- _WHAT NEEDS TO BE DONE_: Extract the lines from the first line of the records below through the line containing "BRACE_CLEAR = 0.0008", inclusive, and reproduce them exactly as written.

- _3D code data_:
..........

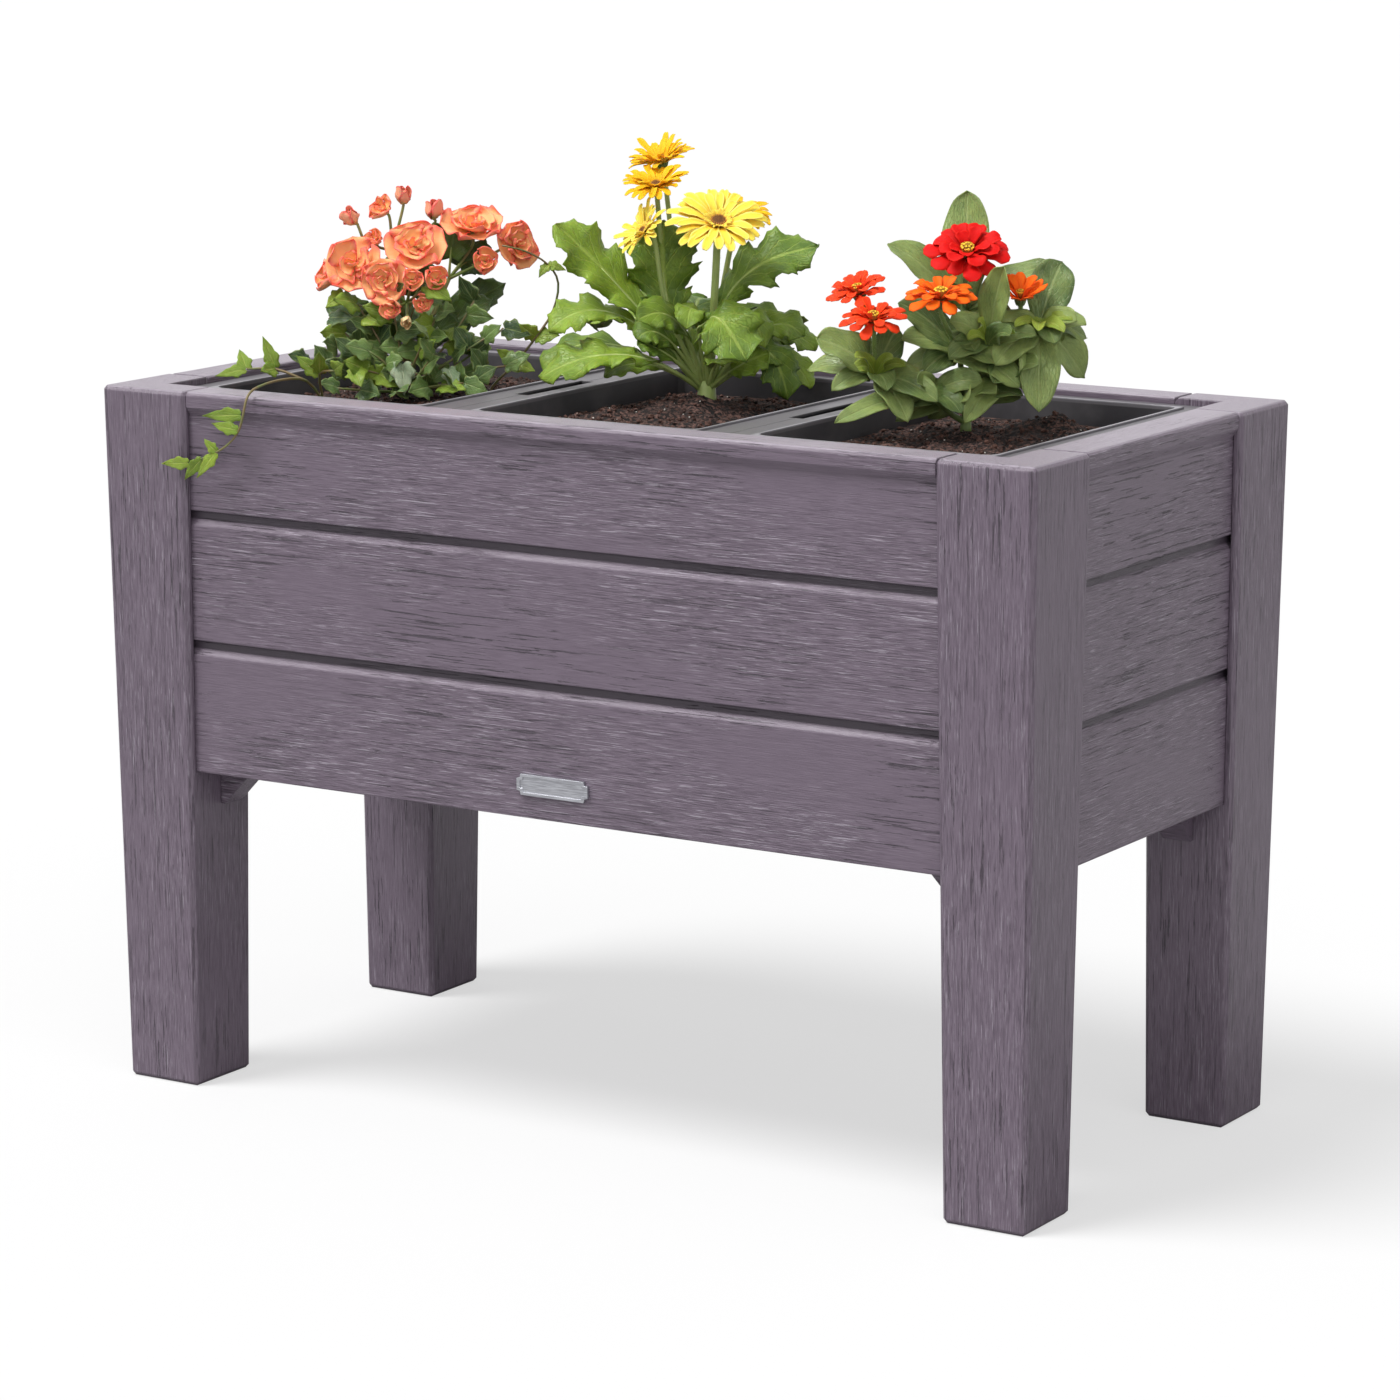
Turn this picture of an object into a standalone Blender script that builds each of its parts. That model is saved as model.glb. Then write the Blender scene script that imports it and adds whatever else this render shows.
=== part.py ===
"""A moulded raised bed on four legs, with three lift-out liners planted with a begonia in ivy,
a gerbera and a zinnia. Metres, +Z up, the front looks along -Y, origin under the middle of the bed.
"""
import math
import random

import bmesh
import bpy
from mathutils import Matrix, Vector

# Driving sizes of the bed
LENGTH = 0.920
DEPTH = 0.460
HEIGHT = 0.624
GAP = 0.0003
MM = 0.001

LEG_TOP = (0.090, 0.094)
LEG_FOOT = (0.076, 0.078)
LEG_SLOPE = (0.006, 0.010)
LEG_ROUND = 0.0035
LEG_SKIN = 0.0072
LEG_WALL = 0.004
VENT_RADIUS = 0.003
VENT_INSET = (0.044, 0.049)
PAST_LEG = 0.15

WALL_BOTTOM = 0.287
WALL_RECESS = 0.0076
WALL_SKIN = 0.008
GROOVES = (0.3918, 0.5068)
GROOVE_HEIGHT = 0.0132
GROOVE_DEPTH = 0.005
GROOVE_LIP = 0.0060
GROOVE_OVERHANG = 0.0014
WALL_END = 0.011
FUSE_DEPTH = 0.0004

BORDER_LONG = 0.038
BORDER_SIDE = 0.0445
RIM_LIP = 0.005
RIM_EDGE = 0.003
RIM_CHAMFER = 0.0015
RIM_UNDER = (0.598, 0.6105, 0.608)
RIM_UNDERCUT = 0.009
LEDGE_LONG = 0.060
LEDGE_SIDE = 0.068
LEDGE_TOP = 0.6147
LEDGE_BOTTOM = 0.6000
LEDGE_THICK = 0.005
LEDGE_TURN = 0.003
SHELF_FOOT = 0.590

FLOOR_THICK = 0.010
BRACE_LENGTH = 0.032
BRACE_DROP = 0.035
BRACE_WIDTH = 0.026
BRACE_TOE = (0.004, -0.006)
BRACE_INSET = (0.052, 0.060)
BRACE_AT = 0.25
BRACE_CLEAR = 0.0008

LINER_PITCH = 0.277
LINER_OPENING = (0.220, 0.332)
LINER_FOOT = (0.196, 0.304)
LINER_WALL = 0.003
LINER_DROP = 0.200
LINER_ROUND = (0.012, 0.010)
LINER_EASE = (0.0001, 0.0006)
OVERLAP = 0.001
FLANGE_THICK = 0.003
FLANGE_HALF = (0.1382, 0.1915)
LIP_HEIGHT = 0.002
HANDLE_SLOT = (0.0065, 0.105)
SLOT_CUT = (0.60, 0.63)
ABOVE = 0.01

SOIL_CLEAR = 0.0006
SOIL_LEVEL = 0.598
SOIL_CORNER = 0.006
SOIL_GRID = (6, 9)
HOLE_DEPTH = 0.022
ROOT_END = SOIL_LEVEL - HOLE_DEPTH + GAP
PLAQUE_SIZE = (0.071, 0.018)
PLAQUE_THICK = 0.0026
PLAQUE_PLACE = (0.0025, 0.316)
PLAQUE_BORDER = (0.006, 0.005)
PLAQUE_NOTCH = (0.004, 0.0035)
PLAQUE_SUNK = 0.0008

# Plants are set out as seen from the corner that the front leg on the right stands at:
# millimetres to the right of the plant's foot, nearer than it, and above it.
SEEN_FROM = math.radians(31.9)
RIGHT = Vector((math.cos(SEEN_FROM), math.sin(SEEN_FROM), 0))
NEAR = Vector((math.sin(SEEN_FROM), -math.cos(SEEN_FROM), 0))
UP = Vector((0, 0, 1))

BEGONIA_FOOT = Vector((-0.300, 0.010, 0.600))
GERBERA_FOOT = Vector((-0.013, 0.050, 0.620))
ZINNIA_FOOT = Vector((0.250, 0.040, 0.608))

LEAF_THICK = 0.0009
LEAF_START = 0.0010
PETAL_THICK = 0.0009
PETAL_THIN = 0.0006


def make_collection(name):
    collection = bpy.data.collections.new(name)
    bpy.context.scene.collection.children.link(collection)
    return collection


def clear_scene():
    for obj in list(bpy.data.objects):
        bpy.data.objects.remove(obj, do_unlink=True)


clear_scene()
BED = make_collection("Planted_raised_bed")
CUTTERS = make_collection("Cutters")


def material(name, colour, roughness, metallic=0.0):
    made = bpy.data.materials.new(name)
    made.use_nodes = True
    shader = made.node_tree.nodes["Principled BSDF"]
    shader.inputs["Base Color"].default_value = (*colour, 1)
    shader.inputs["Roughness"].default_value = roughness
    shader.inputs["Metallic"].default_value = metallic
    return made


PLASTIC = material("purple_grey_plastic", (0.165, 0.130, 0.165), 0.55)
LINER_PLASTIC = material("dark_grey_plastic", (0.060, 0.058, 0.062), 0.45)
PLATE_METAL = material("silver_plate", (0.45, 0.45, 0.47), 0.35, 0.6)
SOIL_BROWN = material("potting_soil", (0.045, 0.028, 0.022), 0.95)
BEGONIA_GREEN = material("begonia_leaf", (0.045, 0.110, 0.030), 0.45)
IVY_GREEN = material("ivy_leaf", (0.070, 0.170, 0.080), 0.45)
GERBERA_GREEN = material("gerbera_leaf", (0.095, 0.220, 0.030), 0.50)
ZINNIA_GREEN = material("zinnia_leaf", (0.110, 0.230, 0.080), 0.55)
CORAL = material("coral_petal", (0.90, 0.200, 0.090), 0.50)
YELLOW = material("yellow_petal", (0.95, 0.720, 0.050), 0.50)
GOLD = material("golden_petal", (0.90, 0.430, 0.010), 0.50)
RED = material("red_petal", (0.75, 0.010, 0.015), 0.50)
ORANGE = material("orange_petal", (0.90, 0.130, 0.015), 0.50)
FLORETS = material("centre_florets", (0.55, 0.300, 0.040), 0.70)


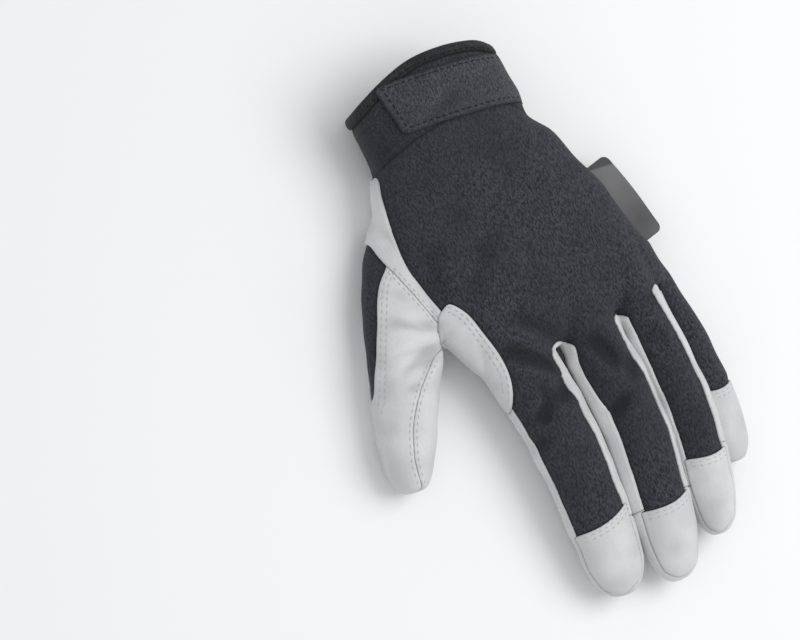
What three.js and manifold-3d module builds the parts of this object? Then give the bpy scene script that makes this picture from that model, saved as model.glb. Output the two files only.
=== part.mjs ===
// A left-hand mechanic glove, lying palm down: knit back, leather palm and
// fingertips, a bound cuff with a hook-and-loop strap, and a side tag.
// Millimetres. +X points to the thumb side, +Y to the fingertips, +Z up from
// the palm. The origin is on the flat underside of the palm.
import * as THREE from "three";
import { mergeVertices } from "three/addons/utils/BufferGeometryUtils.js";
import Module from "manifold-3d";

const wasm = await Module();
wasm.setup();

// Driving sizes: skin
const WALL = 1.8; // knit and leather
const GAP = 0.3; // between the edges of two sewn pieces

// Driving sizes: hand
const PALM_LENGTH = 100; // wrist seam to the finger roots
const WRIST_BACK = 60; // from the origin back to the wrist seam
const HAND_THICKNESS = 34; // palm to knuckles
const INDEX_LENGTH = 122; // finger root to tip, as the other three
const MIDDLE_LENGTH = 124.5;
const RING_LENGTH = 112.5;
const LITTLE_LENGTH = 87;
const INDEX_WIDTH = 29.6;
const MIDDLE_WIDTH = 26.4;
const RING_WIDTH = 20.8;
const LITTLE_WIDTH = 18.4;
const INDEX_THICKNESS = 23;
const MIDDLE_THICKNESS = 23.4;
const RING_THICKNESS = 21;
const LITTLE_THICKNESS = 18.4;
const INDEX_MIDDLE_GAP = 3.1;
const MIDDLE_RING_GAP = 1.6;
const LITTLE_TUCK = 2.2; // how far the little finger lies under the ring finger
const THUMB_LENGTH = 125; // along its middle line, from the heel of the hand
const THUMB_WIDTH = 33;
const THUMB_THICKNESS = 26;

// Driving sizes: cuff, strap and tag
const CUFF_LENGTH = 34;
const CUFF_WIDTH = 72;
const CUFF_HEIGHT = 45;
const BINDING_WIDTH = 4.5;
const BINDING_PROUD = 0.8;
const SLIT_LENGTH = 26;
const SLIT_WIDTH = 2.5;
const SLIT_HEIGHT = 11; // of the slit's lower edge
const STRAP_LENGTH = 60; // from the slit round to the free end, in plan
const STRAP_WIDTH = 21;
const STRAP_THICKNESS = 1.6;
const STRAP_CORNER = 4;
const TAG_LENGTH = 40;
const TAG_REACH = 13;
const TAG_THICKNESS = 2.5; // both layers
const TAG_SLOT = 0.5; // between the layers

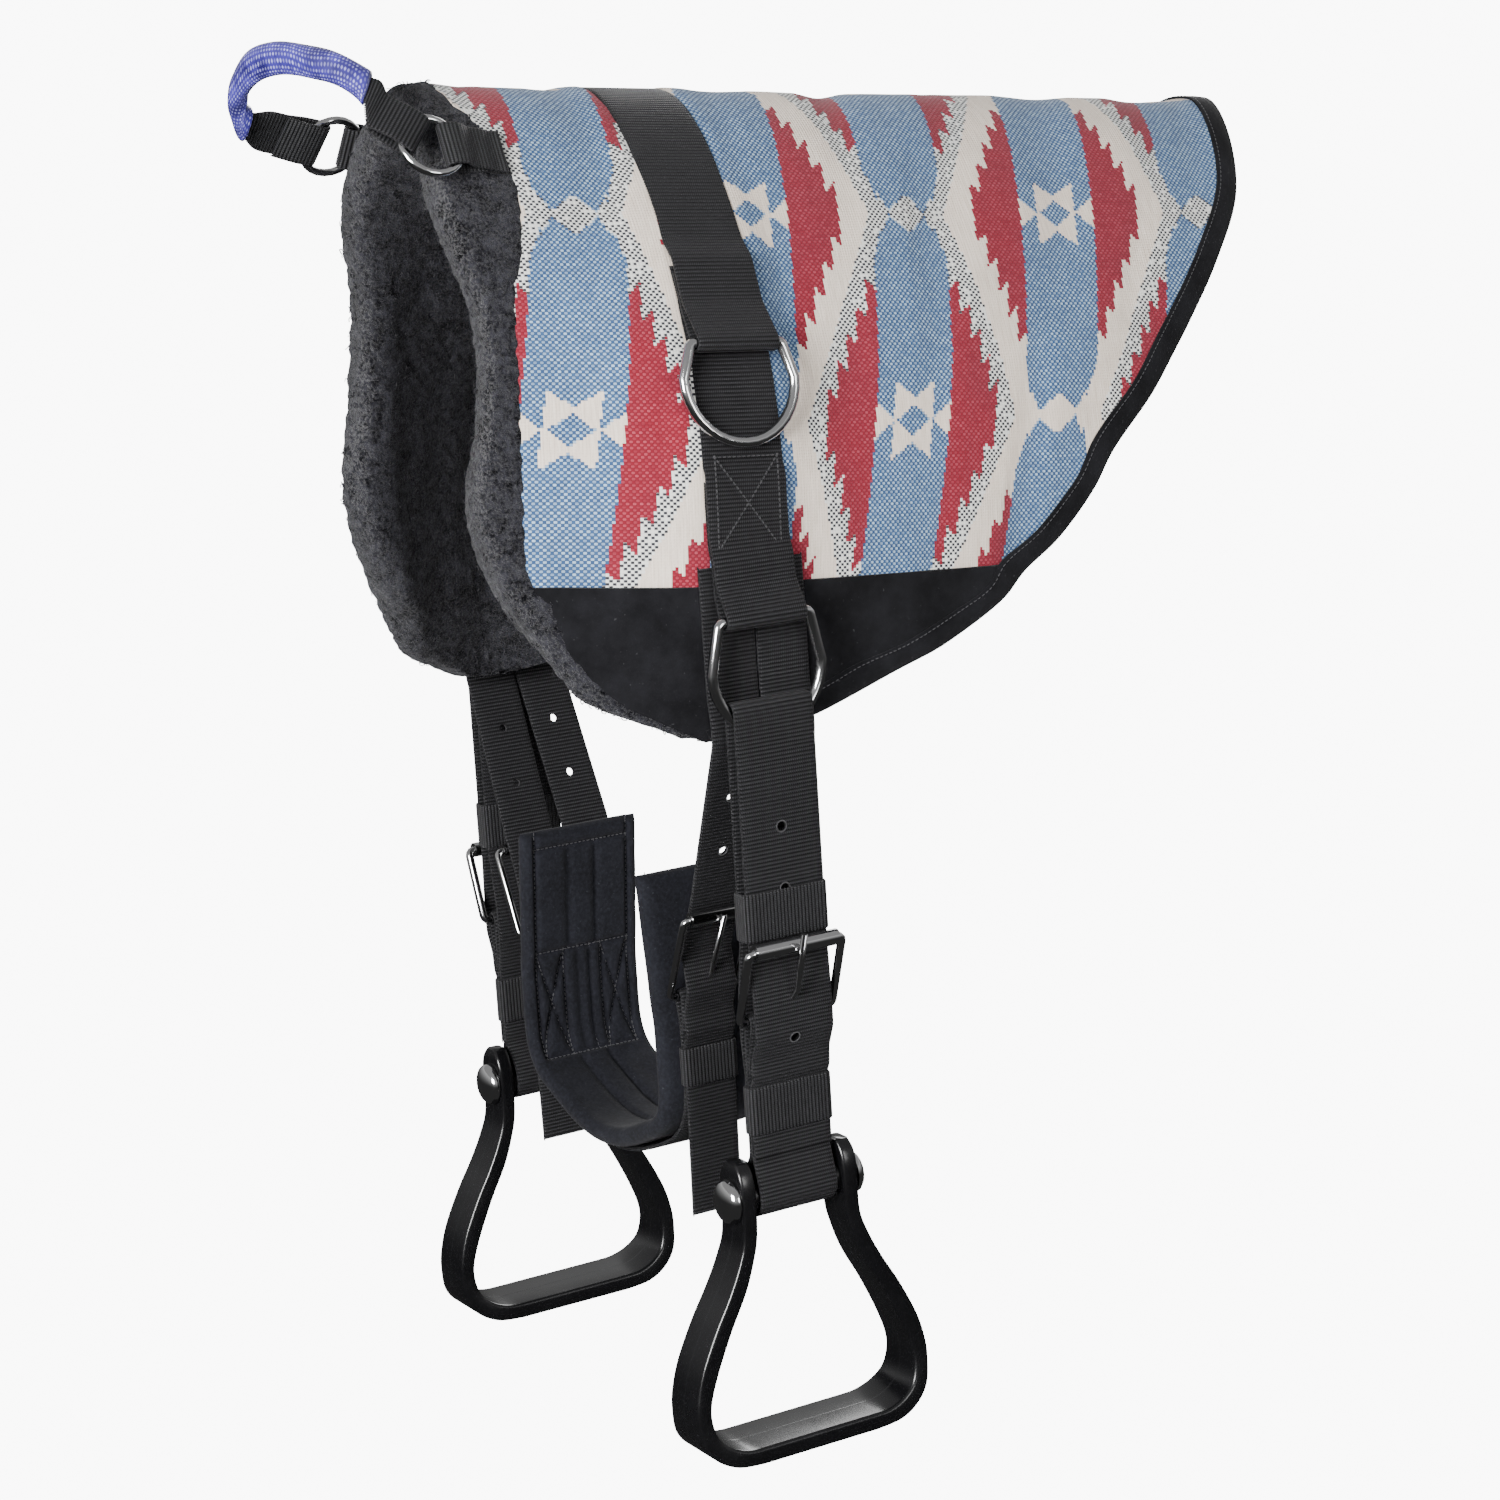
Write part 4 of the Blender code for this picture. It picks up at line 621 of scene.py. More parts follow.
def corner_path(half_x, half_y, corner):
    """Points round a rectangle with rounded corners, as pairs."""
    points = []
    for sx, sy, start in ((1, 1, 0), (-1, 1, 90), (-1, -1, 180), (1, -1, 270)):
        for step in range(5):
            angle = math.radians(start + 22.5 * step)
            points.append((sx * (half_x - corner) + corner * math.cos(angle),
                           sy * (half_y - corner) + corner * math.sin(angle)))
    return points


def loop_web(node, corner=1.6 * MM, thick=1.4 * MM):
    """A keeper: a web that runs round the straps."""
    low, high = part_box(node)
    centre = (low + high) / 2
    points = corner_path((high.x - low.x - thick) / 2, (high.y - low.y - thick) / 2, corner)
    stations = [(Vector((centre.x + x, centre.y + y, low.z)), Vector((centre.x + x, centre.y + y, high.z)))
                for x, y in points + points[:1]]
    even, at = resampled(stations, WEB_STEP)
    rings, places = web_rings(even[:-1], at, thick, closed=True)
    rings.append(rings[0])
    places.append([(at[-1], place[1]) for place in places[0]])
    mesh = outward(grid_mesh(node + "_look", rings, places, closed=True), merged=True)
    return node_object(node, mesh, material_named("ribbed_webbing"), 60)


# Node building

def wired(tree, place, value):
    """Give a socket a field, another socket, a colour or a plain value."""
    if isinstance(value, Field):
        value = value.socket
    if isinstance(value, bpy.types.NodeSocket):
        tree.links.new(value, place)
    elif place.type == "RGBA":
        place.default_value = (*value, 1)
    else:
        place.default_value = value


def add_node(tree, kind, inputs, **settings):
    """A node with its settings, and its inputs by name or number."""
    node = tree.nodes.new(kind)
    for name, value in settings.items():
        setattr(node, name, value)
    for name, value in inputs.items():
        wired(tree, node.inputs[name], value)
    return node


def new_group(name, kind, inputs, outputs):
    """A node group, what it is given by name, and where its results go."""
    tree = bpy.data.node_groups.new(name, kind)
    for label, socket_type, *value in inputs:
        socket = tree.interface.new_socket(name=label, in_out="INPUT", socket_type=socket_type)
        if value:
            socket.default_value = value[0]
    for label, socket_type in outputs:
        tree.interface.new_socket(name=label, in_out="OUTPUT", socket_type=socket_type)
    return tree, tree.nodes.new("NodeGroupInput").outputs, tree.nodes.new("NodeGroupOutput").inputs


class Field:
    """A number inside a tree of nodes that can be reckoned with."""

    def __init__(self, tree, socket):
        self.tree = tree
        self.socket = socket

    def reckon(self, operation, *others):
        node = self.tree.nodes.new("ShaderNodeMath")
        node.operation = operation
        for place, value in zip(node.inputs, (self,) + others):
            wired(self.tree, place, value)
        return Field(self.tree, node.outputs[0])

    def __add__(self, other):
        return self.reckon("ADD", other)

    def __sub__(self, other):
        return self.reckon("SUBTRACT", other)

    def __mul__(self, other):
        return self.reckon("MULTIPLY", other)

    def __truediv__(self, other):
        return self.reckon("DIVIDE", other)

    def less(self, other):
        return self.reckon("LESS_THAN", other)

    def more(self, other):
        return self.reckon("GREATER_THAN", other)

    def floor(self):
        return self.reckon("FLOOR")

    def fract(self):
        return self.reckon("FRACT")

    def size(self):
        return self.reckon("ABSOLUTE")

    def most(self, other):
        return self.reckon("MAXIMUM", other)

    def opposite(self):
        return self.reckon("MULTIPLY_ADD", -1.0, 1.0)

    def folded(self, period):
        """Distance to the nearest whole number of periods."""
        return ((self / period + 0.5).fract() - 0.5).size() * period


# Geometry Nodes

def planted(tree, out, points, shape, rotation, scale, material):
    """Shapes set on points, made real and painted."""
    placed = add_node(tree, "GeometryNodeInstanceOnPoints",
                      {"Points": points, "Instance": shape, "Rotation": rotation, "Scale": scale})
    real = add_node(tree, "GeometryNodeRealizeInstances", {"Geometry": placed.outputs["Instances"]})
    painted = add_node(tree, "GeometryNodeSetMaterial",
                       {"Geometry": real.outputs["Geometry"], "Material": material})
    tree.links.new(painted.outputs["Geometry"], out)
    return tree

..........

- _FINISHED TASK_:
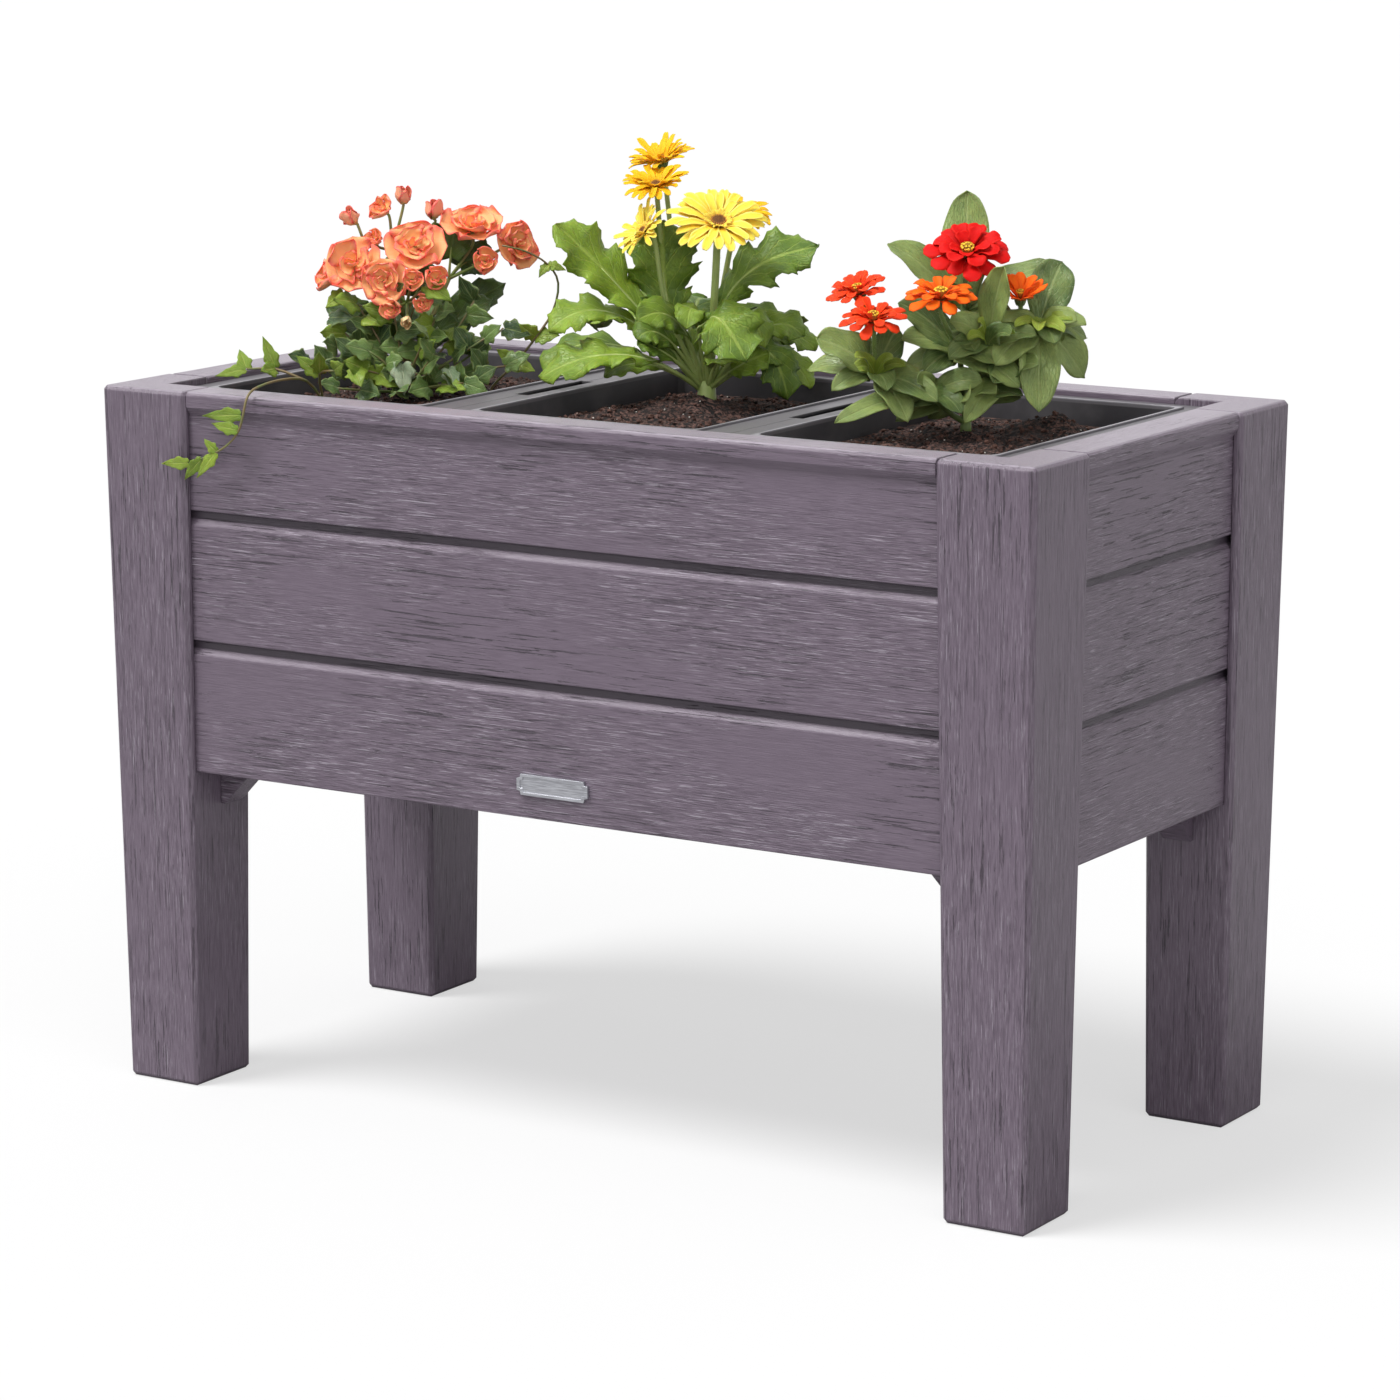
Turn this picture of an object into a standalone Blender script that builds each of its parts. That model is saved as model.glb. Then write the Blender scene script that imports it and adds whatever else this render shows.
=== part.py ===
"""A moulded raised bed on four legs, with three lift-out liners planted with a begonia in ivy,
a gerbera and a zinnia. Metres, +Z up, the front looks along -Y, origin under the middle of the bed.
"""
import math
import random

import bmesh
import bpy
from mathutils import Matrix, Vector

# Driving sizes of the bed
LENGTH = 0.920
DEPTH = 0.460
HEIGHT = 0.624
GAP = 0.0003
MM = 0.001

LEG_TOP = (0.090, 0.094)
LEG_FOOT = (0.076, 0.078)
LEG_SLOPE = (0.006, 0.010)
LEG_ROUND = 0.0035
LEG_SKIN = 0.0072
LEG_WALL = 0.004
VENT_RADIUS = 0.003
VENT_INSET = (0.044, 0.049)
PAST_LEG = 0.15

WALL_BOTTOM = 0.287
WALL_RECESS = 0.0076
WALL_SKIN = 0.008
GROOVES = (0.3918, 0.5068)
GROOVE_HEIGHT = 0.0132
GROOVE_DEPTH = 0.005
GROOVE_LIP = 0.0060
GROOVE_OVERHANG = 0.0014
WALL_END = 0.011
FUSE_DEPTH = 0.0004

BORDER_LONG = 0.038
BORDER_SIDE = 0.0445
RIM_LIP = 0.005
RIM_EDGE = 0.003
RIM_CHAMFER = 0.0015
RIM_UNDER = (0.598, 0.6105, 0.608)
RIM_UNDERCUT = 0.009
LEDGE_LONG = 0.060
LEDGE_SIDE = 0.068
LEDGE_TOP = 0.6147
LEDGE_BOTTOM = 0.6000
LEDGE_THICK = 0.005
LEDGE_TURN = 0.003
SHELF_FOOT = 0.590

FLOOR_THICK = 0.010
BRACE_LENGTH = 0.032
BRACE_DROP = 0.035
BRACE_WIDTH = 0.026
BRACE_TOE = (0.004, -0.006)
BRACE_INSET = (0.052, 0.060)
BRACE_AT = 0.25
BRACE_CLEAR = 0.0008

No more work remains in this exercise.